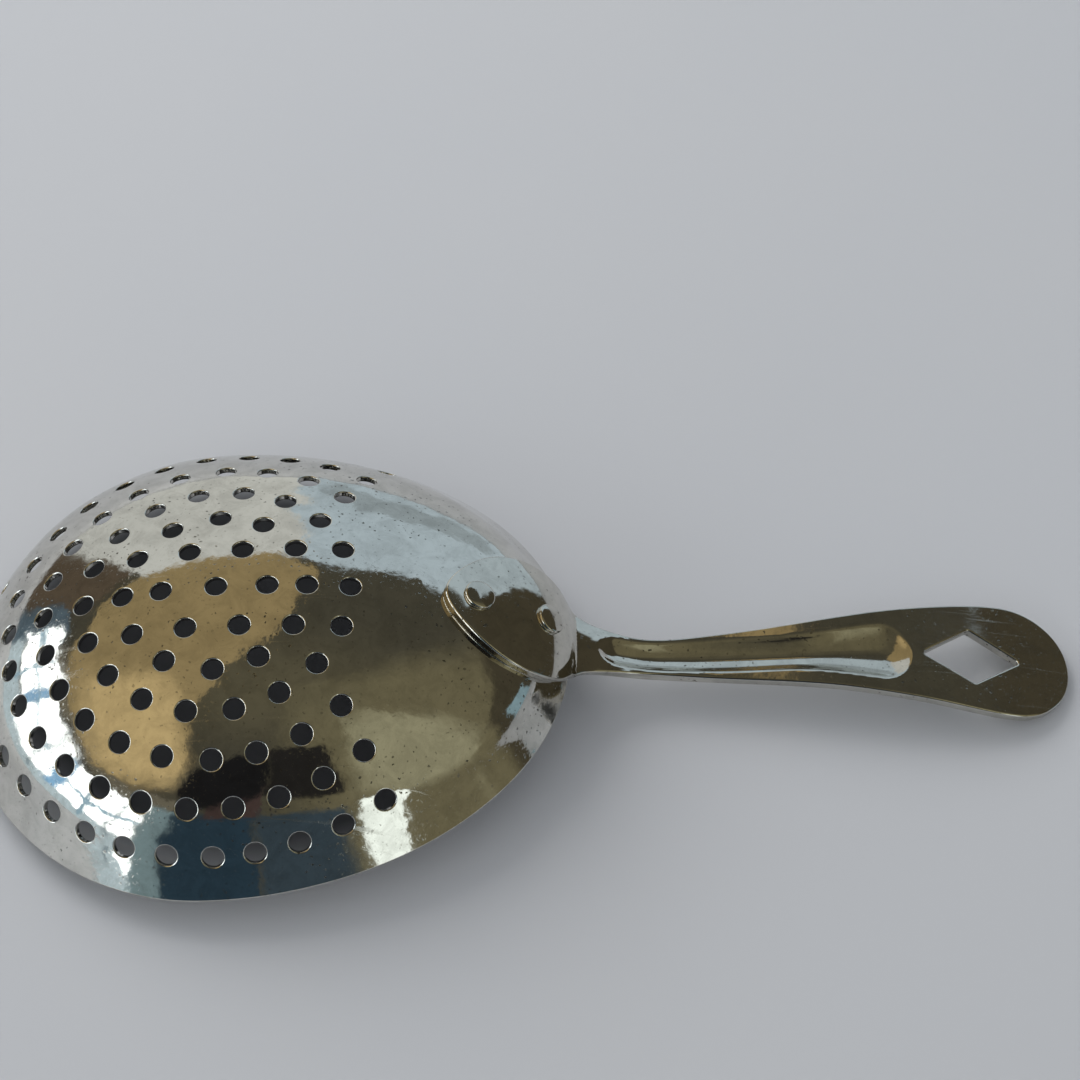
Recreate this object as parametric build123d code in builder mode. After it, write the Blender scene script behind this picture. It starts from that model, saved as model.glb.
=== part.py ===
from build123d import *

import os
from math import cos, hypot, radians, sin, sqrt

# Julep strainer, in millimetres: a perforated pressed bowl with a stamped handle riveted to its
# back. It lies face down on a table. The front of the bowl's rim and the tip of the handle touch
# the table at z = 0, +X runs along the handle, and the origin is below the middle of the box
# around the whole strainer. Lengths called "distance" are counted from the bowl's centre.

# Bowl. In plan the front half is round and the rear half is drawn out towards the handle.
OVERALL_LENGTH = 171.6
BOWL_FRONT = 39.3
BOWL_REAR = 53.4
BOWL_DEPTH = 23.8
BOWL_SHEET = 0.9
RIM_RISE = 0.072

# Hole pattern: a centre hole and rings of 6, 12, 18 and so on, spaced along the sheet.
HOLE_DIAMETER = 3.2
RING_RADII = (7.9, 13.8, 20.2, 27.2, 34.3, 41.9)
FULL_RINGS = 3
BLANK_SECTOR = 45

# Handle: a pad wrapped onto the bowl, a crease, then a neck that widens into the grip.
HANDLE_SHEET = 1.6
CREASE = 54.2
PAD_FOOT = 9.9
PAD_END_SLOPE = -1.8
PAD_OUTLINE = ((34.3, 0), (36.6, 4.6), (41, 8.4), (47, 10.2), (52, 8.6), (CREASE, 5.4))
GRIP_OUTLINE = ((51.6, 5.3), (55, 5.1), (58, 4.2), (64, 3.35), (74, 3.9), (86, 5.15), (98, 6.8), (111, 8.8),
                (117, 9.65), (122.3, 10))
GRIP_END_RADIUS = 10.0
GRIP_TOP = ((51.6, 15.1), (CREASE, 11.3), (58, 9.2), (63, 7.2), (70, 6.45), (82, 6.9), (97, 7.8),
            (110, 6.8), (121, 4.5), (132.3, 1.66), (136, 0.85))
# Parts of the grip's length where its underside is laid out, closer together at the crease.
GRIP_PARTS = (0, 0.04, 0.08, 0.14, 0.22, 0.35, 0.55, 0.75, 0.88, 1)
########
### TASK PROMPT
Return exactly the lines from the beginning of the data above through the one containing "from math import", please. Include both end lines and add nothing else.

### SOLUTION TO THIS PROBLEM
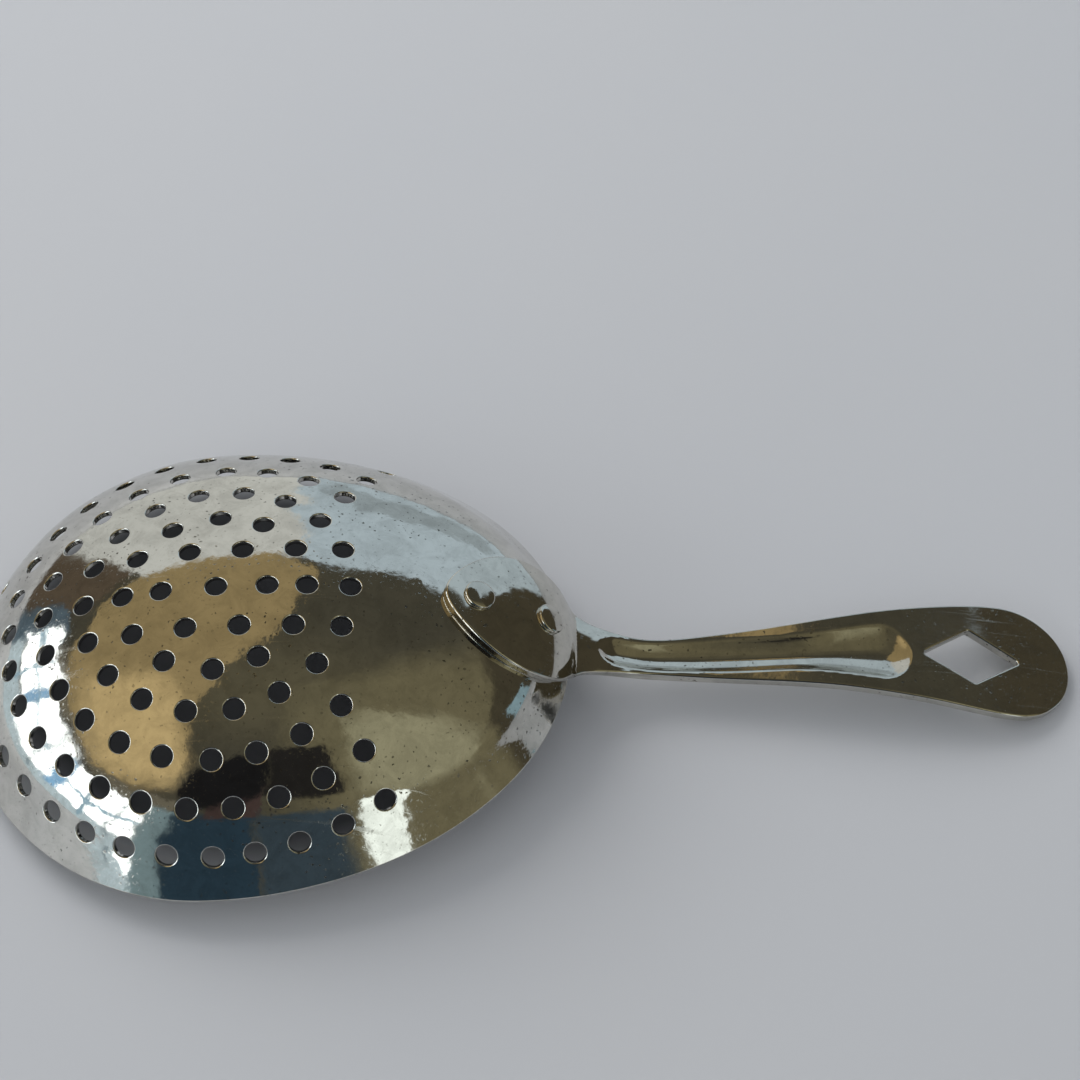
Recreate this object as parametric build123d code in builder mode. After it, write the Blender scene script behind this picture. It starts from that model, saved as model.glb.
=== part.py ===
from build123d import *

import os
from math import cos, hypot, radians, sin, sqrt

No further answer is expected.